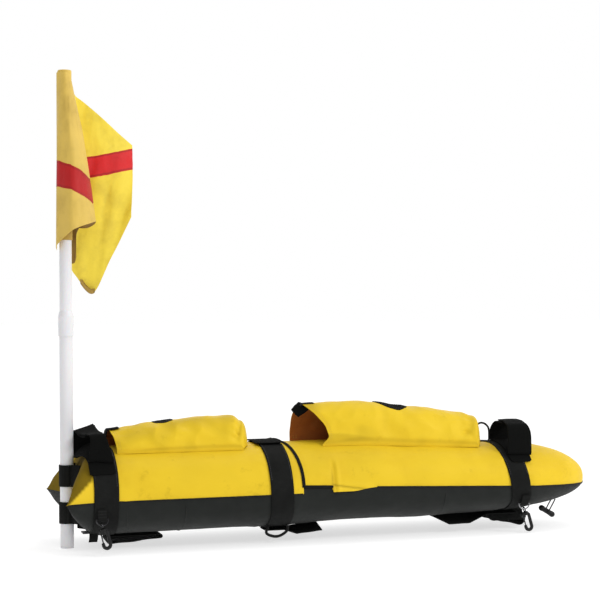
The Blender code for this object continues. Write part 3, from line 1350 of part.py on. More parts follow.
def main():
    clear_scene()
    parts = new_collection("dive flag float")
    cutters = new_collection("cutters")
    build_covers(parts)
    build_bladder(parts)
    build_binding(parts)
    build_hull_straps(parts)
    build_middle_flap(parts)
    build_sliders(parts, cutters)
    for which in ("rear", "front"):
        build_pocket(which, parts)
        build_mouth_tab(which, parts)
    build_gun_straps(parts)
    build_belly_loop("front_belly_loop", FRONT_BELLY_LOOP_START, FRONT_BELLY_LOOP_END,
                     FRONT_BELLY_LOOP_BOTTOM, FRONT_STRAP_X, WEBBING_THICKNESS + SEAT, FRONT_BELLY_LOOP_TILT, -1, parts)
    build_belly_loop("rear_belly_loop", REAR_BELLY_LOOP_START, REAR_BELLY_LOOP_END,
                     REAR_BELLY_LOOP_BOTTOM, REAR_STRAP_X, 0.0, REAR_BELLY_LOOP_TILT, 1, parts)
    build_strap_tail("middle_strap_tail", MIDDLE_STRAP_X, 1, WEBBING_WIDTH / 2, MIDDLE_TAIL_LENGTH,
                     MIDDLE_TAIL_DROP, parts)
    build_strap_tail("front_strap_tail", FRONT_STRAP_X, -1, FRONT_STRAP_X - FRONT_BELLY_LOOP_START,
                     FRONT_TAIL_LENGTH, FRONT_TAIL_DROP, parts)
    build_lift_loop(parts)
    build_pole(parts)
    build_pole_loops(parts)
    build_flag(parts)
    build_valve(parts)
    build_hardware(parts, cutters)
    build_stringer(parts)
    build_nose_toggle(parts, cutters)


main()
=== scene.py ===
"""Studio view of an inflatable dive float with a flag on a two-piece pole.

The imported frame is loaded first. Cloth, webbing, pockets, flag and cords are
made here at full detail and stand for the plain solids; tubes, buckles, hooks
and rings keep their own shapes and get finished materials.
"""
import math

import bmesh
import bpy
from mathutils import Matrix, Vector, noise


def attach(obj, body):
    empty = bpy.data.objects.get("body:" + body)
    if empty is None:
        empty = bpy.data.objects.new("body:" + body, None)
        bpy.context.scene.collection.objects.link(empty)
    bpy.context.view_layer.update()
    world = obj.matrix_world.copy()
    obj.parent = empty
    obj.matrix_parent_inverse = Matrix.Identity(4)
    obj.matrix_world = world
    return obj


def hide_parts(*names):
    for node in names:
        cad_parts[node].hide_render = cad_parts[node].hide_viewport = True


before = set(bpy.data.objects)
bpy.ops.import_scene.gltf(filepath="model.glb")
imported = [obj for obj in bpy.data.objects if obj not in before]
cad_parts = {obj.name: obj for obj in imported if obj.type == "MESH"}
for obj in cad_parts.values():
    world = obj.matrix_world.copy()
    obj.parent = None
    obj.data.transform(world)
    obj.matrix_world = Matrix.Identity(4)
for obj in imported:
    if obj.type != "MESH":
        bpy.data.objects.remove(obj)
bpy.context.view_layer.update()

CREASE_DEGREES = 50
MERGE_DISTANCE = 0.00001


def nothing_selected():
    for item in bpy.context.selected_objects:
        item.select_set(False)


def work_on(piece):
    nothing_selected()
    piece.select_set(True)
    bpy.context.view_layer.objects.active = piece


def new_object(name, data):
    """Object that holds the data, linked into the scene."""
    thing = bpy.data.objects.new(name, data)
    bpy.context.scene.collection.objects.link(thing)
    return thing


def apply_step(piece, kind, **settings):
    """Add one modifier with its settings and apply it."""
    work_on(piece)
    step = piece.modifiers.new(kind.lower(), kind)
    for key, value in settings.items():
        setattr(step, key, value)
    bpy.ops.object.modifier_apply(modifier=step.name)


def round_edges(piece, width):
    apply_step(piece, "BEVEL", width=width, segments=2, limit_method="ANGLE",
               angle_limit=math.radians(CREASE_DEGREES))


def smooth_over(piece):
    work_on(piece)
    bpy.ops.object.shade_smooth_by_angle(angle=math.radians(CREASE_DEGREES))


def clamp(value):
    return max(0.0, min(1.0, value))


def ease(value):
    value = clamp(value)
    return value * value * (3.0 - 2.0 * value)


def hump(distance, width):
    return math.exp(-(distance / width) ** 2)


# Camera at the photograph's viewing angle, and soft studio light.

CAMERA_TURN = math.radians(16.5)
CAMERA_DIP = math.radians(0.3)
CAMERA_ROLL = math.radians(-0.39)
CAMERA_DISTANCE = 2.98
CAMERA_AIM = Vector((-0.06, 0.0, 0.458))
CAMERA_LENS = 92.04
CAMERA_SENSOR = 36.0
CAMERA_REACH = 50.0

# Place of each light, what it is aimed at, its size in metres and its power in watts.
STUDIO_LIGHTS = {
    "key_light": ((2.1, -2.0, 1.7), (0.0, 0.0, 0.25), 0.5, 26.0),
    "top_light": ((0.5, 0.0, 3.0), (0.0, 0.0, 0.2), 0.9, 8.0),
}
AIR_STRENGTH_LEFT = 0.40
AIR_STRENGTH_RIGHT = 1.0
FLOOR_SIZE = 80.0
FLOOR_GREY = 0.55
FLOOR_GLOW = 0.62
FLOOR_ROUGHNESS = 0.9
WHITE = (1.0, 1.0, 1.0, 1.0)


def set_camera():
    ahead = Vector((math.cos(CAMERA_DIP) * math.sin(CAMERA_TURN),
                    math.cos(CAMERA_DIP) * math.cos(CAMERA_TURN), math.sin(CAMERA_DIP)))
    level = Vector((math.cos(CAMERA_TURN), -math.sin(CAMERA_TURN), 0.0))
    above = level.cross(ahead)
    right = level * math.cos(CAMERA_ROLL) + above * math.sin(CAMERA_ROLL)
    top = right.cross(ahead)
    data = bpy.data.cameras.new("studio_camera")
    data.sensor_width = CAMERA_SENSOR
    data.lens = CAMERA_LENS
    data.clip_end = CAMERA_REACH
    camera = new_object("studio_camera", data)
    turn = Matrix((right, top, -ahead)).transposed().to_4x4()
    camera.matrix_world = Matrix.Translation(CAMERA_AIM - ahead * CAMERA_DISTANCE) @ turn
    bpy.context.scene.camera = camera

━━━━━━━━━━

## Requirement
Quote nothing but the lines that run from the line containing "MIDDLE_STRAP_X, 1, WEBBING_WIDTH" through the line containing "if empty is", keeping both of them word for word.

## Finished task
    build_strap_tail("middle_strap_tail", MIDDLE_STRAP_X, 1, WEBBING_WIDTH / 2, MIDDLE_TAIL_LENGTH,
                     MIDDLE_TAIL_DROP, parts)
    build_strap_tail("front_strap_tail", FRONT_STRAP_X, -1, FRONT_STRAP_X - FRONT_BELLY_LOOP_START,
                     FRONT_TAIL_LENGTH, FRONT_TAIL_DROP, parts)
    build_lift_loop(parts)
    build_pole(parts)
    build_pole_loops(parts)
    build_flag(parts)
    build_valve(parts)
    build_hardware(parts, cutters)
    build_stringer(parts)
    build_nose_toggle(parts, cutters)


main()
=== scene.py ===
"""Studio view of an inflatable dive float with a flag on a two-piece pole.

The imported frame is loaded first. Cloth, webbing, pockets, flag and cords are
made here at full detail and stand for the plain solids; tubes, buckles, hooks
and rings keep their own shapes and get finished materials.
"""
import math

import bmesh
import bpy
from mathutils import Matrix, Vector, noise


def attach(obj, body):
    empty = bpy.data.objects.get("body:" + body)
    if empty is None:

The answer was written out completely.